## What the task asks
Copy out, exactly and without additions, the lines from the one that contains "cad_parts[obj.name] = obj" to the one that contains "# them. Its", both ends included.

# START OF Provided data

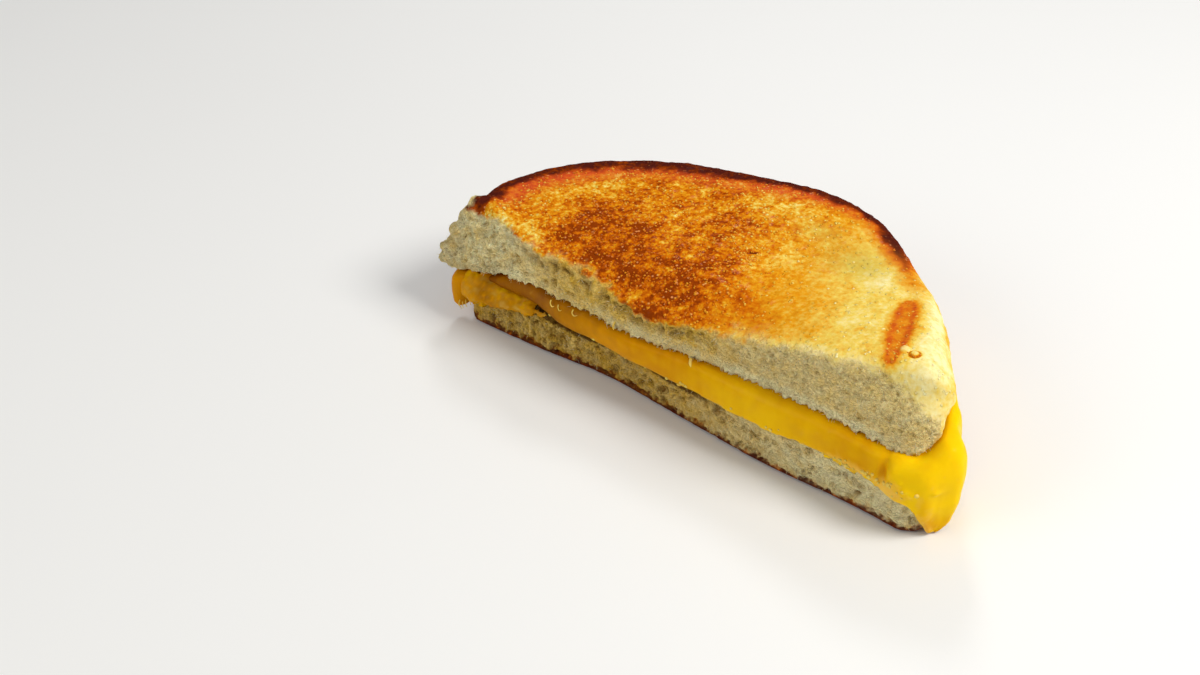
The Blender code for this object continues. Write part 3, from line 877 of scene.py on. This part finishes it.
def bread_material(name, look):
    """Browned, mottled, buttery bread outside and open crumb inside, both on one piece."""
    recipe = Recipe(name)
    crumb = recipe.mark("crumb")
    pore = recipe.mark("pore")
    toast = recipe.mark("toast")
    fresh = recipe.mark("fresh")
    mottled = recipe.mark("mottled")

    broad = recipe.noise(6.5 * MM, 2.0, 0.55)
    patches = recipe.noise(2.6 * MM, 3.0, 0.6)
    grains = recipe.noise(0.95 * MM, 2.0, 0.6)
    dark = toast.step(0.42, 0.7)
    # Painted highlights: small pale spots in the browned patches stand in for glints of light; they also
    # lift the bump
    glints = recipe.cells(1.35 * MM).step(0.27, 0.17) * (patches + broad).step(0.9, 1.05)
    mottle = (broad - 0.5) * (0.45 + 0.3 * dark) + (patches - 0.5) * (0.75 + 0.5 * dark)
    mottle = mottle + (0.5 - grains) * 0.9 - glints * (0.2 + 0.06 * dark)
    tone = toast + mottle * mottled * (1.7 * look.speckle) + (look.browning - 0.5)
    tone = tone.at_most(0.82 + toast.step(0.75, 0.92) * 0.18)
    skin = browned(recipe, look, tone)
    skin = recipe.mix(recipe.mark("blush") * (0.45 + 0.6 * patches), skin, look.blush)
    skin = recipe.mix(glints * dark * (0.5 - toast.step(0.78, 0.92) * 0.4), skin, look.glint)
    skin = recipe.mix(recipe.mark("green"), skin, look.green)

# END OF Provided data
# START OF Provided data

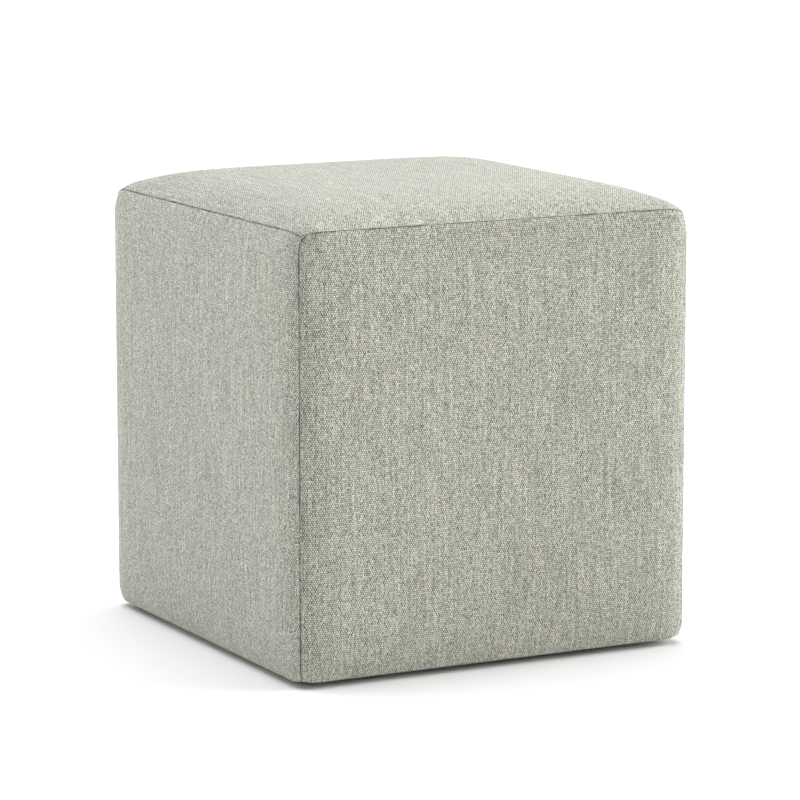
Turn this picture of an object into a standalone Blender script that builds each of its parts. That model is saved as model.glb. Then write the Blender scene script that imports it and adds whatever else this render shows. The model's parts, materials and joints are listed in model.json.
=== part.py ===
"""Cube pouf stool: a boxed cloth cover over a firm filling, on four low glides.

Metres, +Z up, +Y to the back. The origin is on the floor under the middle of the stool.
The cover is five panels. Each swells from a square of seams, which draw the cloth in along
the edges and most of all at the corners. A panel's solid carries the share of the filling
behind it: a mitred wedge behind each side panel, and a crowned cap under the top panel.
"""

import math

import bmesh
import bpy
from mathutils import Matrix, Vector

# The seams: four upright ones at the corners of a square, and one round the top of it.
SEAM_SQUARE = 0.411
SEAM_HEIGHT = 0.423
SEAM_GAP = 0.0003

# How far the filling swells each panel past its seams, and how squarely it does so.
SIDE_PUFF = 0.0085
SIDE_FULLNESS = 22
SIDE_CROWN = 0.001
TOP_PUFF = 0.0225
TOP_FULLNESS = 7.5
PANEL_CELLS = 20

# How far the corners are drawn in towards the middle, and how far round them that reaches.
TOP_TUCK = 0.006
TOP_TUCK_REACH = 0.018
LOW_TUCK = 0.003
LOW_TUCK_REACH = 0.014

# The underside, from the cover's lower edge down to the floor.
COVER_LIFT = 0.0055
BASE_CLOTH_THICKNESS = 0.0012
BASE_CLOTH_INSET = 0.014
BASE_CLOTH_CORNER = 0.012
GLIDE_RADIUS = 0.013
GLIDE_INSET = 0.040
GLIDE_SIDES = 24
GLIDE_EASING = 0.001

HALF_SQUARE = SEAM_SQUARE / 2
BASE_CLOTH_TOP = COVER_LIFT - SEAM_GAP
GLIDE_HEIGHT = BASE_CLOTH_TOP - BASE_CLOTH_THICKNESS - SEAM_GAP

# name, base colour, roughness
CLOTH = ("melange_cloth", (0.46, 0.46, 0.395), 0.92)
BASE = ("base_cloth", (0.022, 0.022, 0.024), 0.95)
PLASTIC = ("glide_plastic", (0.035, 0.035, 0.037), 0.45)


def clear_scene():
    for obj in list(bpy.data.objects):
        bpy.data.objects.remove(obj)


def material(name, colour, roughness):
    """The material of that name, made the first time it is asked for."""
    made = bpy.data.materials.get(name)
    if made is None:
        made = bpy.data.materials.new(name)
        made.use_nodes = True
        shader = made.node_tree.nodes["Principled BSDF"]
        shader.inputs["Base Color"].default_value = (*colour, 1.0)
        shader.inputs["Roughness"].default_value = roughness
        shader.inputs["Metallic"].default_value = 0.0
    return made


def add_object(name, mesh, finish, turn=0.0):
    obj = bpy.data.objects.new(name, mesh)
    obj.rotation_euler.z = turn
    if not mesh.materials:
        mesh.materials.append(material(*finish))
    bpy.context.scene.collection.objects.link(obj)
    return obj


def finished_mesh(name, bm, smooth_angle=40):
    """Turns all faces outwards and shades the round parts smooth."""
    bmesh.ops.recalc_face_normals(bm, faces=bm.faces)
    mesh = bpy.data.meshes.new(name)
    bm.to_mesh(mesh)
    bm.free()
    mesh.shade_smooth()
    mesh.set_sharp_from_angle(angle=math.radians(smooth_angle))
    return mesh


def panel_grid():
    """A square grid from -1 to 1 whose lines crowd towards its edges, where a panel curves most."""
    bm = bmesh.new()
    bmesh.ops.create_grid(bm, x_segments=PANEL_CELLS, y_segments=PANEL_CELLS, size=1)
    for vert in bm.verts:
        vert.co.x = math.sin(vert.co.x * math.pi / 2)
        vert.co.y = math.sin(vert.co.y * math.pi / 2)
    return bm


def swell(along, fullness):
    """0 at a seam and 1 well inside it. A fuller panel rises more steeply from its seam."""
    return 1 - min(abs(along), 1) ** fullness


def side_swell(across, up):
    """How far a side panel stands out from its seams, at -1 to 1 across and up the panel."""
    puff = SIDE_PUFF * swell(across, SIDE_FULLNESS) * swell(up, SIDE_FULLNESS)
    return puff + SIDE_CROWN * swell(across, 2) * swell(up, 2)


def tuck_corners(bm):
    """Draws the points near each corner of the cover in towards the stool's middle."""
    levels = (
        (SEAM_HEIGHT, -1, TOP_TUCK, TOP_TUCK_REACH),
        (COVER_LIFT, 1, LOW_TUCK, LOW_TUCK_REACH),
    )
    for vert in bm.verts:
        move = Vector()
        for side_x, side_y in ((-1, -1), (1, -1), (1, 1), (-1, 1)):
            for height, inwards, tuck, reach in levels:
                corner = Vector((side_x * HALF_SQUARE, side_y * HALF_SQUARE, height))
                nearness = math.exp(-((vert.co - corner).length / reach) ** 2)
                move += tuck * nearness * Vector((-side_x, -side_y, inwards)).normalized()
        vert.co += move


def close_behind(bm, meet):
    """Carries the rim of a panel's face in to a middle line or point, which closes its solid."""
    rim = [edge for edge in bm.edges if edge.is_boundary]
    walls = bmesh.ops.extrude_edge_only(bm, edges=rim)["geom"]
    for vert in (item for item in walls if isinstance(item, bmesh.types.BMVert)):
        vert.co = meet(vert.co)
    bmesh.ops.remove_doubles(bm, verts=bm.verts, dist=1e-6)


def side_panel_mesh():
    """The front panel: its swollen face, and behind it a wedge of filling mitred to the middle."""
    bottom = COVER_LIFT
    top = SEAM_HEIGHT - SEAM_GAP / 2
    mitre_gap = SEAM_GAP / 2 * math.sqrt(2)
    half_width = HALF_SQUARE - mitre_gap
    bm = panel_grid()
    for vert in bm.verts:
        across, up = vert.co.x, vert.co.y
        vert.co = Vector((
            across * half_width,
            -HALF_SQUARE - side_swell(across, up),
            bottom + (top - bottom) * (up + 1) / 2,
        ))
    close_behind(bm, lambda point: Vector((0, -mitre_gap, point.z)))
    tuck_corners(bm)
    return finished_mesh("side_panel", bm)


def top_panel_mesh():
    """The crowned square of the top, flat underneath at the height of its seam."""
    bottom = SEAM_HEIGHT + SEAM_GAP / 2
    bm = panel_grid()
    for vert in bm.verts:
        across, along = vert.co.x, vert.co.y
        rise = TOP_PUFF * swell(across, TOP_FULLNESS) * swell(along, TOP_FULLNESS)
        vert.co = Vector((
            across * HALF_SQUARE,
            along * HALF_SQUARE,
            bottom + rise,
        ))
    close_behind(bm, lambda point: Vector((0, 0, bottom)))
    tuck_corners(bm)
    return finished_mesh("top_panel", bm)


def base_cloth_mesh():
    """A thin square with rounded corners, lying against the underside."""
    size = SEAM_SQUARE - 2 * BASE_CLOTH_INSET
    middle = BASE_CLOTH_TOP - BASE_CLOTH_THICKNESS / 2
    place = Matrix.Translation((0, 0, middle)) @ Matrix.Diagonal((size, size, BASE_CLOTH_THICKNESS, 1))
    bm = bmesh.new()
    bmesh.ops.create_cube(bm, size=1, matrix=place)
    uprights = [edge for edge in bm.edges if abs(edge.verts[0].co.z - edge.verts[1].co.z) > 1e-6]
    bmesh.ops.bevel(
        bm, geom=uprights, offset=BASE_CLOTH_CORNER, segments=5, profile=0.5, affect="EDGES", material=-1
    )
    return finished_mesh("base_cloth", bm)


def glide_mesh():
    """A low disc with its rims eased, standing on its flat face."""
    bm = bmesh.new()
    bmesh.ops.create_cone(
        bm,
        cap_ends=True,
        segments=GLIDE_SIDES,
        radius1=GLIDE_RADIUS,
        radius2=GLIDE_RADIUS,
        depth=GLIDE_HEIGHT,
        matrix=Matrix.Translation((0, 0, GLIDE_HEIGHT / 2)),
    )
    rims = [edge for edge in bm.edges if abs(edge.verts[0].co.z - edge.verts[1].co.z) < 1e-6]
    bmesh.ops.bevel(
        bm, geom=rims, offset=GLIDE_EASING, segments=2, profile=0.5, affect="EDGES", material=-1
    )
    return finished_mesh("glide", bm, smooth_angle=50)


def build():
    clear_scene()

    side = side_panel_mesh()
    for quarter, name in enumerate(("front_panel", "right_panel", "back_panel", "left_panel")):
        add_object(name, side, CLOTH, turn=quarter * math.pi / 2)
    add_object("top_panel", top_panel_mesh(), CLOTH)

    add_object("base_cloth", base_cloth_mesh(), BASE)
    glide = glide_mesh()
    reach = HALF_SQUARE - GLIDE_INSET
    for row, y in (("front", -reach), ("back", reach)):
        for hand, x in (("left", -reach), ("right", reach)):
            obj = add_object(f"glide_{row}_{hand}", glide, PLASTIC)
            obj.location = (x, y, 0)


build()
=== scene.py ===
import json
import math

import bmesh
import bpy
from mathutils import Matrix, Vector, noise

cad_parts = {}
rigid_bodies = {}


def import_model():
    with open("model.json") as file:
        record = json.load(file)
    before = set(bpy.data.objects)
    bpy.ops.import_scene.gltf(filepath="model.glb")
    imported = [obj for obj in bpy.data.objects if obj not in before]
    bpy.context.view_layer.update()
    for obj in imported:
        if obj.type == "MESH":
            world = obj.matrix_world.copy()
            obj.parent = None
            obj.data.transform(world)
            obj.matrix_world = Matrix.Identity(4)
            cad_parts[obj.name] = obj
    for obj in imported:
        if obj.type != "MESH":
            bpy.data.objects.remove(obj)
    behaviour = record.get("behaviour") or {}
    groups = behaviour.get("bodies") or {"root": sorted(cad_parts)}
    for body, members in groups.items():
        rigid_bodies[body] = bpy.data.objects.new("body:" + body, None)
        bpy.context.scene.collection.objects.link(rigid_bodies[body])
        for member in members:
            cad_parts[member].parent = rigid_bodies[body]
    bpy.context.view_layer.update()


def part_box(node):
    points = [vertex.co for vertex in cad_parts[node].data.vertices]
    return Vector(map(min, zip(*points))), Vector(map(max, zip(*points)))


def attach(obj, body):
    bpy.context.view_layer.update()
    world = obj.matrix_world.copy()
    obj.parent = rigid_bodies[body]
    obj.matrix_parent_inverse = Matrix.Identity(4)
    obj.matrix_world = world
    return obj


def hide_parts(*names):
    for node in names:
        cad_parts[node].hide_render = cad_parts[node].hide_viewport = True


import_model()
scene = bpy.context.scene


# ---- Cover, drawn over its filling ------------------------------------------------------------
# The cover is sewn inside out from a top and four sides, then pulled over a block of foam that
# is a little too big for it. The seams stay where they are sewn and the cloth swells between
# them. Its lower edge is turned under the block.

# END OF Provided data

## Written answer
            cad_parts[obj.name] = obj
    for obj in imported:
        if obj.type != "MESH":
            bpy.data.objects.remove(obj)
    behaviour = record.get("behaviour") or {}
    groups = behaviour.get("bodies") or {"root": sorted(cad_parts)}
    for body, members in groups.items():
        rigid_bodies[body] = bpy.data.objects.new("body:" + body, None)
        bpy.context.scene.collection.objects.link(rigid_bodies[body])
        for member in members:
            cad_parts[member].parent = rigid_bodies[body]
    bpy.context.view_layer.update()


def part_box(node):
    points = [vertex.co for vertex in cad_parts[node].data.vertices]
    return Vector(map(min, zip(*points))), Vector(map(max, zip(*points)))


def attach(obj, body):
    bpy.context.view_layer.update()
    world = obj.matrix_world.copy()
    obj.parent = rigid_bodies[body]
    obj.matrix_parent_inverse = Matrix.Identity(4)
    obj.matrix_world = world
    return obj


def hide_parts(*names):
    for node in names:
        cad_parts[node].hide_render = cad_parts[node].hide_viewport = True


import_model()
scene = bpy.context.scene


# ---- Cover, drawn over its filling ------------------------------------------------------------
# The cover is sewn inside out from a top and four sides, then pulled over a block of foam that
# is a little too big for it. The seams stay where they are sewn and the cloth swells between
# them. Its lower edge is turned under the block.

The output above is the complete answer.